Von ABG-Halle bis JVA

Der OB ging auf die Pläne zum Ersatzbau für die ABG-Halle ein, auf die Attraktivierung der Innenstadt als "Vorhaben mit großer Tragweite" sowie auf das Parkhaus Großsche Wiese. Weiterhin wolle er an seiner Idee von kostenlosen Shuttlebussen festhalten. Spannend wird auch der Versuch der einseitigen Sperrung des Friedrichsplatzes und der Baustart der JVA, dem im Herbst nichts mehr im Wege stehe.

Was die Landesgartenschau angeht, so wünscht sich der Oberbürgermeister, dass dies zu einem Projekt wird, das alle Bürger begeistert – in allen Bereichen und Stadt- und Ortsteilen.

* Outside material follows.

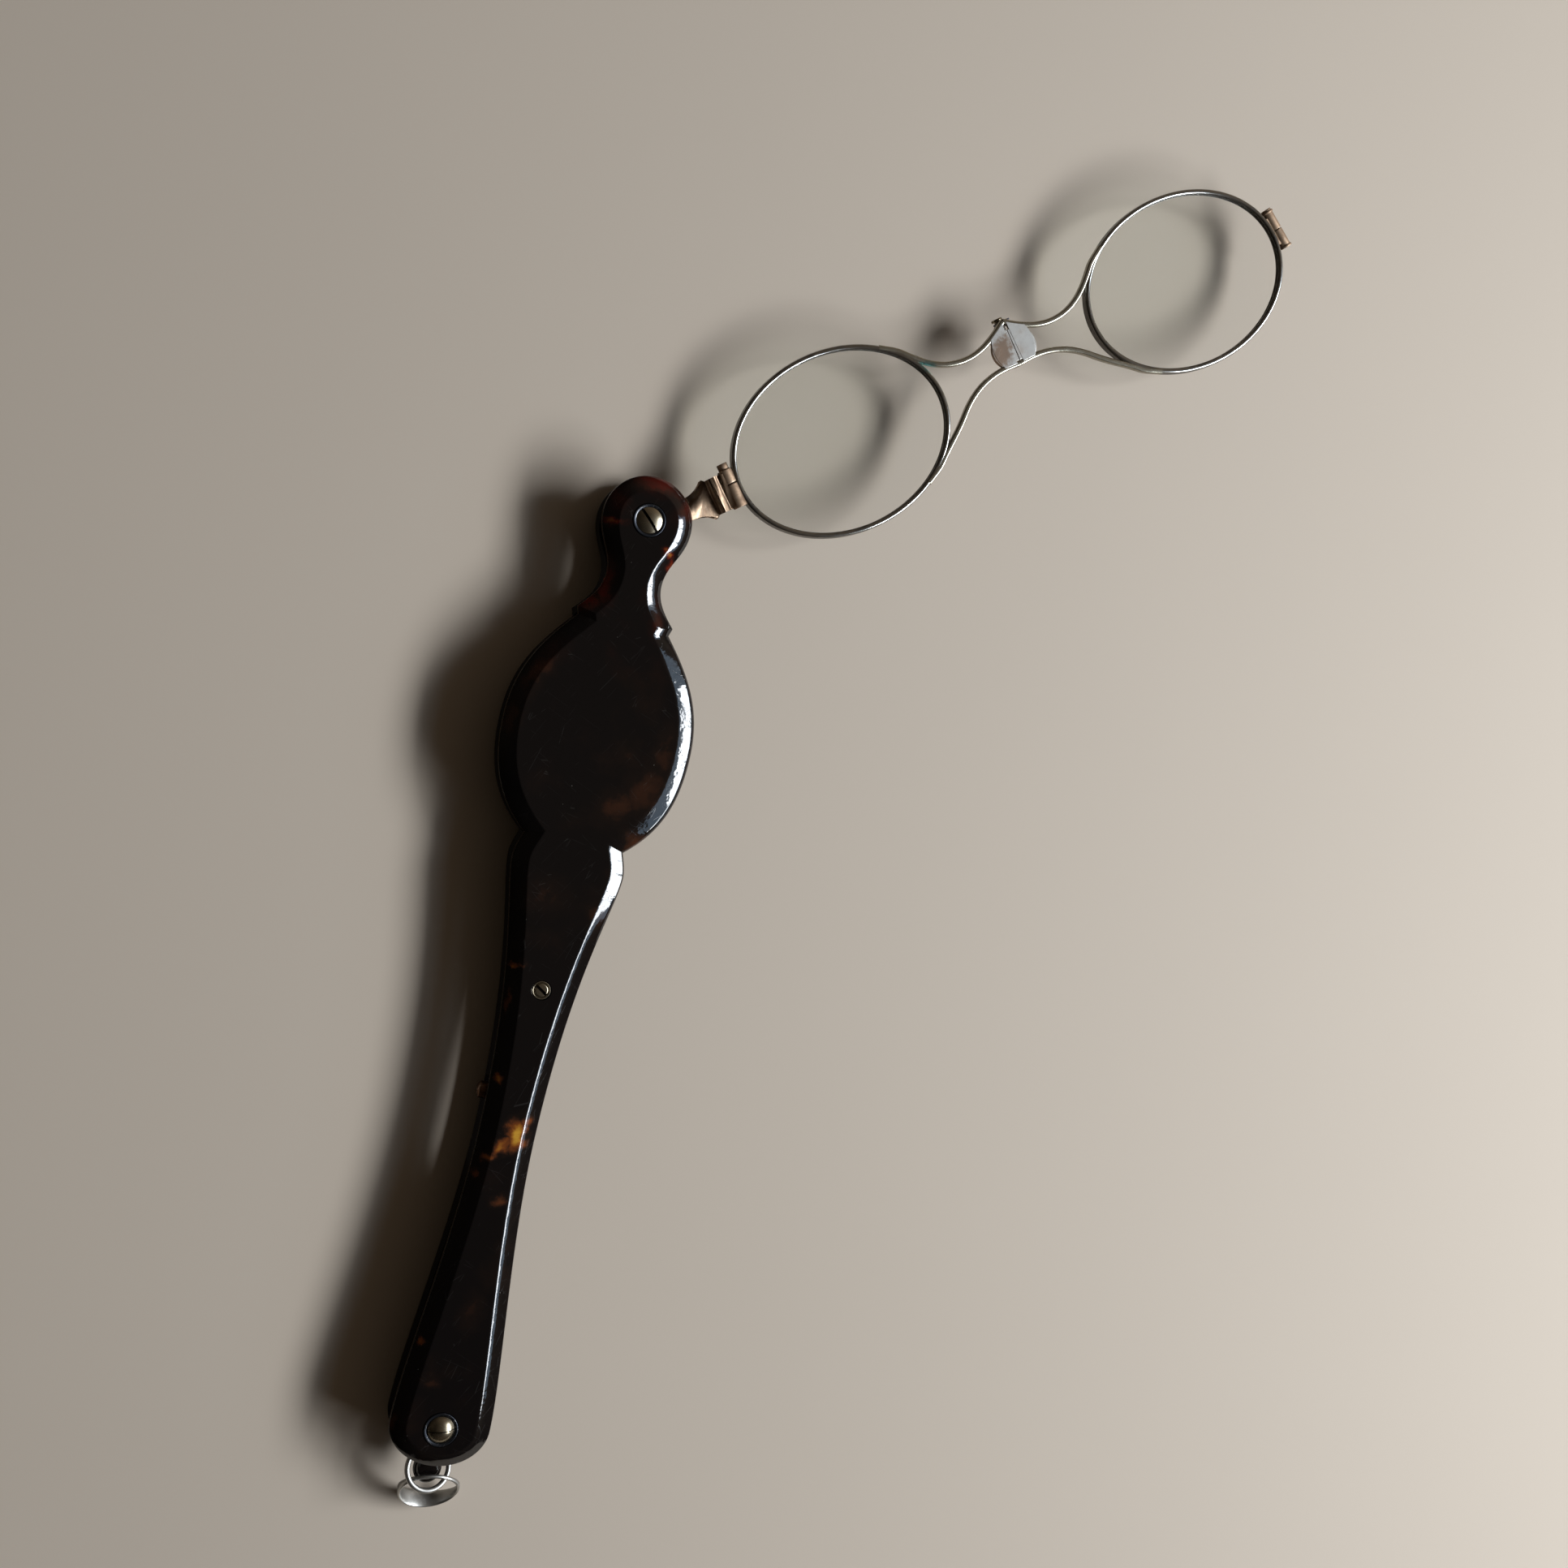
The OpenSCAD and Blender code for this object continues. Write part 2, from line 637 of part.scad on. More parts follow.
module near_closing_screw() {
    top = bead_hl - stem_drop;
    color(brass_colour) swung() translate([bead2_x, 0, rim_z])
    difference() {
        union() {
            cross_rod(closing_r, -stem_drop - bead_hl + 0.8, top + over / 2);
            cross_rod(closing_head_r, top, top + closing_head_l);
        }
        translate([-closing_head_r - over, top + closing_head_l - slot_depth, -slot_w / 3])
            cube([2 * (closing_head_r + over), slot_depth + over, slot_w / 1.5]);
    }
}
module near_lens() { color(glass_colour) swung() at_near() glass(); }
module far_lens() { color(glass_colour) swung() at_far() glass(); }

// Closing lugs on the far eyewire, laid along the rim
lug_off = 1.15;
lug_web_h = 0.9;
lug_web_hl = 2.2;
far_lug_x = far_x + oval_rx + lug_off;
flange_t = 0.3;
flange_r = 0.95;
module at_far_lug() { translate([far_lug_x, 0, rim_z]) rotate([0, 0, far_lug_tilt]) children(); }
module far_rim() {
    color(nickel_colour) swung()
    difference() {
        union() {
            at_far() rim_ring();
            difference() {
                at_far_lug() {
                    cross_rod(far_lug_r, -far_lug_hl, far_lug_hl);
                    cross_rod(flange_r, -far_lug_hl, -far_lug_hl + flange_t);
                    cross_rod(flange_r, far_lug_hl - flange_t, far_lug_hl);
                    translate([-lug_off - rim_w, -lug_web_hl, -lug_web_h / 2])
                        cube([lug_off + rim_w, 2 * lug_web_hl, lug_web_h]);
                }
                at_far() oval_slab(rim_w / 2, rim_z0 - over, rim_z0 + rim_h + over);
            }
        }
        at_far_lug() {
            translate([-lug_off - 2 * rim_w, -split_w / 2, -rim_h])
                cube([lug_off + 2 * rim_w + far_lug_r + over, split_w, 2 * rim_h]);
            cross_rod(closing_r + closing_fit, -far_lug_hl + 0.6, far_lug_hl + over);
        }
    }
}
module far_closing_screw() {
    color(brass_colour) swung() at_far_lug()
    difference() {
        union() {
            cross_rod(closing_r, -far_lug_hl + 0.8, far_lug_hl + 0.1);
            cross_rod(closing_head_r, far_lug_hl, far_lug_hl + flange_t);
        }
        translate([-closing_head_r - over, far_lug_hl + flange_t / 2, -slot_w / 3])
            cube([2 * (closing_head_r + over), over, slot_w / 1.5]);
    }
}

// Stem: hub, arm, pointed shoulders and the first bead
arm_start = hub_r * 0.6;
shoulder_x = bead1_x - bead_r - 0.35;
arm_side = [
    smooth([arm_start, arm_hw], 0, 0, 1),
    smooth([shoulder_x - 3.6, arm_hw], 0, 1, 1.6),
    anchor([shoulder_x, stem_shoulder_hw], 48, -35, 1.2, 0.3),
    anchor([bead1_x - bead_r + 0.3, bead_hl - 0.45], -35, 20, 0.3, 0.3)
];
arm_edge = concat(chain(arm_side, [1, 8, 1]), [arm_side[3][0]]);
module stem() {
    color(brass_colour)
    difference() {
        union() {
            disc(hub_r, hub_z0, hub_z1);
            stop_tab();
            swung() translate([0, -stem_drop, 0]) {
                translate([0, 0, hub_z0]) linear_extrude(stem_t)
                    polygon(concat(arm_edge, [for (p = reversed(arm_edge)) [p[0], -p[1]]]));
                first_bead();
            }
        }
        disc(barrel_r + run_fit, hub_z0 - over, hub_z1 + over);
        swung() translate([bead2_x, -stem_drop, rim_z])
            cross_rod(bead_r + face_fit, -bead_hl - over, bead_hl + over);
    }
}

// Rounded bead with a flat underside, tied to the second bead by a low web
web_h = 0.9;
bead_lift = 0.85;
module first_bead() {
    z0 = hub_z0 + bead_lift;
    intersection() {
        union() {
            translate([bead1_x, 0, rim_z]) cross_rod(bead_r, -bead_hl + 0.25, bead_hl - 0.25);
            translate([bead1_x - bead_r, -bead_hl + 0.25, z0])
                cube([2 * bead_r, 2 * bead_hl - 0.5, rim_z - z0]);
            translate([bead1_x, -bead_hl + 0.4, rim_z - web_h])
                cube([bead2_x - bead1_x, 2 * bead_hl - 0.8, 2 * web_h]);
        }
        translate([bead1_x - bead_r, -bead_hl, z0])
            cube([bead2_x - bead1_x + bead_r, 2 * bead_hl, total_t]);
    }
}

// Tab on the hub that meets the stop pin when the glasses are swung out
tab_w = 2.0;
tab_r = stop_reach + stop_pin_r;
module stop_tab() {
    intersection() {
        disc(tab_r, hub_z0, hub_z1);
        rotate([0, 0, stop_turn])
            translate([0, -stop_pin_r - face_fit - tab_w, hub_z0])
                cube([tab_r + over, tab_w, stem_t]);
    }
}

// Bow wires of the near half, each from the rim to the hinge seam
seam_gap = 0.03;
upper_join = 36;
lower_join = -42;
join_run = 14;
join_sink = 0.3;
bow_z0 = rim_z0 + rim_h - bow_h - 0.1;
bow_z1 = bow_z0 + bow_h;
bow_end_x = seam_x - seam_gap;
function on_rim(turn, sink) =
    [near_x + (oval_rx - sink) * cos(turn), -oval_drop + (oval_ry - sink) * sin(turn)];
function rim_heading(turn) = atan2(oval_ry * cos(turn), -oval_rx * sin(turn));
upper_bow_path = [
    smooth(on_rim(upper_join + join_run, join_sink), rim_heading(upper_join + join_run) - 180, 0, 1.3),
    smooth(on_rim(upper_join, 0), rim_heading(upper_join) - 180, 1.3, 3.4),
    smooth([seam_x - 7.5, bow_low], 0, 4.0, 3.0),
    smooth([bow_end_x, bow_top], 33, 2.2, 0)
];
lower_bow_path = [
    smooth(on_rim(lower_join - join_run, join_sink), rim_heading(lower_join - join_run), 0, 1.3),
    smooth(on_rim(lower_join, 0), rim_heading(lower_join), 1.3, 2.5),
    smooth([near_x + oval_rx + 1.8, -oval_drop - 4.0], 42, 3.4, 2.6),
    smooth([seam_x - 4.1, -bow_base], 8, 3.0, 1.3),
    smooth([bow_end_x, -bow_base], -4, 1.3, 0)
];
upper_bow_line = concat(chain(upper_bow_path, [4, 10, 8]), [upper_bow_path[3][0]]);
lower_bow_line = concat(chain(lower_bow_path, [4, 7, 7, 3]), [lower_bow_path[4][0]]);

// Bow solid of either half, cut back where it meets the rim and the seam
module bow(line, is_far) {
    points = is_far ? mirrored_at(line, seam_x) : line;
    difference() {
        translate([0, 0, bow_z0]) linear_extrude(bow_h) polygon(band(points, bow_w));
        translate([is_far ? far_x : near_x, -oval_drop, 0])
            oval_slab(0, bow_z0 - over, bow_z1 + over);
        seam_cut(is_far);
    }
}
module seam_cut(is_far) {
    w = 2;
    x0 = is_far ? seam_x - w + seam_gap : seam_x - seam_gap;
    translate([x0, -2 * bow_top, 0]) cube([w, 4 * bow_top, total_t]);
}
module near_upper_bow() { color(nickel_colour) swung() bow(upper_bow_line, false); }
module near_lower_bow() { color(nickel_colour) swung() bow(lower_bow_line, false); }
module far_upper_bow() { color(nickel_colour) swung() bow(upper_bow_line, true); }
module far_lower_bow() { color(nickel_colour) swung() bow(lower_bow_line, true); }

// Hinge plates, filling the space between the bows beside the seam
plate_z0 = bow_z1 - plate_t;
plate_arc_r = 2.9;
plate_mid = (bow_top - bow_base) / 2 - 0.9;
module plate_blank(is_far) {
    side = is_far ? 1 : -1;
    intersection() {
        difference() {
            translate([seam_x + side * (plate_l - plate_arc_r), plate_mid, plate_z0])
                cylinder(r = plate_arc_r, h = plate_t, $fn = 96);
            bow(upper_bow_line, is_far);
            bow(lower_bow_line, is_far);
            seam_cut(is_far);
        }
        translate([0, 0, plate_z0 - over]) linear_extrude(plate_t + 2 * over) polygon(between_bows(is_far));
    }
}
function between_bows(is_far) =
    let (p = concat(upper_bow_line, reversed(lower_bow_line)))
    is_far ? mirrored_at(p, seam_x) : p;

// Knuckles under the plates, on the pin at the level of the fold
near_knuckles = [[-1.4, -0.45], [1.85, 3.0]];
far_knuckles = [[-0.4, 1.8]];
module knuckles(spans, is_far) {
    for (s = spans) {
        translate([seam_x, 0, mid_z]) cross_rod(knuckle_r, s[0], s[1]);
        translate([is_far ? seam_x + seam_gap : seam_x - knuckle_r, s[0], mid_z])
            cube([knuckle_r - seam_gap, s[1] - s[0], plate_z0 - mid_z]);
    }
}
module hinge_half(spans, is_far) {
    difference() {
        union() {
            plate_blank(is_far);
            difference() {
                knuckles(spans, is_far);
                bow(upper_bow_line, is_far);
                bow(lower_bow_line, is_far);
            }
        }
        translate([seam_x, 0, mid_z]) cross_rod(pin_r + run_fit, -2 * bow_top, 2 * bow_top);
    }
}
module near_plate() { color(nickel_colour) swung() hinge_half(near_knuckles, false); }
module far_plate() { color(nickel_colour) swung() hinge_half(far_knuckles, true); }

// Hinge pin with a foot below the knuckles and a head past the spring
pin_low = near_knuckles[0][0] - 0.9;
coil_y = near_knuckles[1][1] + 0.12;
pin_head_y = coil_y + coil_l + 0.15;
pin_head_r = 0.85;
pin_head_l = 0.4;
module hinge_pin() {
    color(steel_colour) swung() translate([seam_x, 0, mid_z]) {
        cross_rod(pin_r, pin_low, pin_head_y);
        cross_rod(pin_head_r, pin_head_y, pin_head_y + pin_head_l);
    }
}

// Wound spring round the pin, one tube with a straight leg at each end
coil_fit = 0.07;
coil_r = pin_r + coil_fit + coil_wire / 2;
coil_leg = 1.6;
rings_per_turn = 8;
wire_sides = 6;
coil_rings = coil_turns * rings_per_turn;
coil_pitch = (coil_l - coil_wire) / coil_turns;
function coil_point(i) =
    let (a = 360 * i / rings_per_turn)
    [coil_r * sin(a), coil_wire / 2 + coil_pitch * i / rings_per_turn, coil_r * cos(a)];
coil_line = concat(
    [[-coil_leg, coil_wire / 2, coil_r]],
    [for (i = [0:coil_rings]) coil_point(i)],
    [[coil_leg, coil_l - coil_wire / 2, coil_r]]
);
function unit(v) = v / norm(v);
function tangent(p, i) = unit(p[min(i + 1, len(p) - 1)] - p[max(i - 1, 0)]);
function wire_ring(p, i, r, axis) =
    let (
        t = tangent(p, i),
        u = unit(axis - (axis * t) * t),
        v = cross(t, u)
    )
    [for (k = [0:wire_sides - 1])
        p[i] + r * (cos(360 * k / wire_sides) * u + sin(360 * k / wire_sides) * v)];
module wire_tube(p, r, axis) {
    n = wire_sides;
    last = len(p) - 1;
    points = [for (i = [0:last]) each wire_ring(p, i, r, axis)];
    walls = [
        for (i = [0:last - 1], k = [0:n - 1])
            let (a = i * n + k, b = i * n + (k + 1) % n)
            each [[a, a + n, b + n], [a, b + n, b]]
    ];
    cap0 = [for (k = [1:n - 2]) [0, k, k + 1]];
    cap1 = [for (k = [1:n - 2]) [last * n, last * n + k + 1, last * n + k]];
    polyhedron(points, concat(walls, cap0, cap1));
}
module hinge_spring() {
    color(spring_colour) swung() translate([seam_x, coil_y, mid_z])
        wire_tube(coil_line, coil_wire / 2, [0, 1, 0]);
}
echo(least_gap_between_turns = coil_pitch - coil_wire);

// Jump ring through the tongue, its far side propped up by the chain ring
jump_lift = 19.4;
jump_roll = 12;
module jump_ring() {
    color(nickel_colour)
    translate([0, -ring_hole_y, mid_z]) rotate([-jump_lift, 0, 0]) rotate([0, jump_roll, 0])
        translate([0, -jump_r, 0])
            rotate_extrude($fn = 96) translate([jump_r, 0]) circle(r = jump_wire / 2, $fn = 32);
}

// Chain ring threaded on the jump ring, its broad side resting low
chain_centre = [1.0, -ball_y - 3.45, 3.85];
chain_tilt = 45.3;
chain_turn = 8.2;
chain_broad = -106;
chain_steps = 40;
chain_sides = 10;
band_t = 0.6;
function chain_width(a) =
    chain_thin + (chain_wide - chain_thin) * pow((1 + cos(a - chain_broad)) / 2, 1.5);
function chain_section(a) = [
    for (k = [0:chain_sides - 1])
        let (
            b = 360 * k / chain_sides,
            r = chain_r + band_t / 2 * cos(b),
            z = chain_width(a) / 2 * sin(b)
        )
        [r * cos(a), r * sin(a), z]
];
module chain_ring() {
    n = chain_sides;
    points = [for (i = [0:chain_steps - 1]) each chain_section(360 * i / chain_steps)];
    faces = [
        for (i = [0:chain_steps - 1], k = [0:n - 1])
            let (
                i2 = (i + 1) % chain_steps,
                k2 = (k + 1) % n,
                a = i * n + k,
                b = i * n + k2,
                c = i2 * n + k2,
                d = i2 * n + k
            )
            each [[a, b, c], [a, c, d]]
    ];
    color(nickel_colour) translate(chain_centre) rotate([chain_tilt, 0, chain_turn])
        polyhedron(points, faces);
}

upper_scale();
lower_scale();
tail_spacer();
pivot_screw();
pivot_cup();
pivot_barrel();
upper_washer();
lower_washer();
tension_washer();
stop_pin();
middle_screw();
middle_sleeve();
middle_nut();
tail_screw();
tail_cup();
tail_nut();
release_lever();
side_button();
lever_pin();
lever_spring();
stem();
near_rim();
near_lens();
near_closing_screw();
near_upper_bow();
near_lower_bow();
near_plate();
hinge_pin();
hinge_spring();
far_plate();
far_upper_bow();
far_lower_bow();
far_rim();
far_lens();
far_closing_screw();
jump_ring();
chain_ring();
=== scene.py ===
"""Folding lorgnette with a case handle: finer forms and finishes over its CAD frame."""

import json
import math
from math import cos, pi, radians, sin

import bmesh
import bpy
from mathutils import Matrix, Vector

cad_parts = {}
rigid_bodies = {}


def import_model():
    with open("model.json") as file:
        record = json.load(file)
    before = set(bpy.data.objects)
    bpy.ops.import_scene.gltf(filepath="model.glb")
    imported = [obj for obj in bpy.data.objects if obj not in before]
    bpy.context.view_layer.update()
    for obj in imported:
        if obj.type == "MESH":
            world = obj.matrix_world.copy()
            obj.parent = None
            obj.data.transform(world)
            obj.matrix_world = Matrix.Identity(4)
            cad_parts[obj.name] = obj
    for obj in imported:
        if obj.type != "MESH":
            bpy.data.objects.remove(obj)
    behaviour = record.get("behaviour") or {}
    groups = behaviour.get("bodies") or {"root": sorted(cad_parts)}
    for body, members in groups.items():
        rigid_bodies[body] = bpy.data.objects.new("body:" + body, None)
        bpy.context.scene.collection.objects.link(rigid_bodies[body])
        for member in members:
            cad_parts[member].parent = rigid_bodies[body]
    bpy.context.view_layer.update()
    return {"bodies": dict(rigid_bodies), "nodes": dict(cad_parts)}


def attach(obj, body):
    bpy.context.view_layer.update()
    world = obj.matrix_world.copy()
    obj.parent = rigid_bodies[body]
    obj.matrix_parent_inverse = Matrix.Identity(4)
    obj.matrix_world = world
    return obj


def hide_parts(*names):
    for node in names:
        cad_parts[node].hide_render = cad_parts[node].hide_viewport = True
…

Die Bewohner und Gebäudeeigentümer der Innenstadt seien bislang zu wenig einbezogen worden, räumte er ein. "Das möchte ich ändern." Ein erster Schritt seien die bereits konkret geplanten Quartiersgespräche.

Gemeinsam nach vorn

Neben dem Blick in die Zukunft nimmt Christian Ruf den nach drei Jahren erstmals wieder stattfindenden Bürgerempfang auch zum Anlass, um zurückzublicken. Er spannt  den Bogen von Aschermittwoch 2020, als der erste Corona-Fall bekannt wurde, bis zu Fasnet 2022, "als wir trotz aller Bedenken den Mut hatten, Fasnet zu feiern." Ruf erinnert unter anderem an die überraschende Nachricht vom Weggang seines Vorgängers Ralf Broß, an Corona als große gesellschaftliche Herausforderung und auch daran, wie die Rottweiler dies angegangen sind. Dies zeichne die Stadt seit jeher aus. "Wir versuchen, das Beste aus der Situation zu machen und selbst unter schwierigen Bedingungen nach vorn zu blicken." Er ermunterte alle, sich weiter für die Gemeinschaft einzusetzen. "Ich freue mich auf den weiteren gemeinsamen Weg."

Zum Schluss erklingt der Narrenmarsch

Dass der Übergang zum geselligen Teil besonders schwungvoll und heiter ausfällt, dafür sorgt dann die Stadtkapelle mit ihrem Dirigenten Johannes Nikol. Der zeigt sich begeistert über den großen Applaus der Gäste und entschließt sich mit seinen Musikern zu einer ganz spontanen Zugabe: dem Rottweiler Narrenmarsch. Auch das – eine Premiere!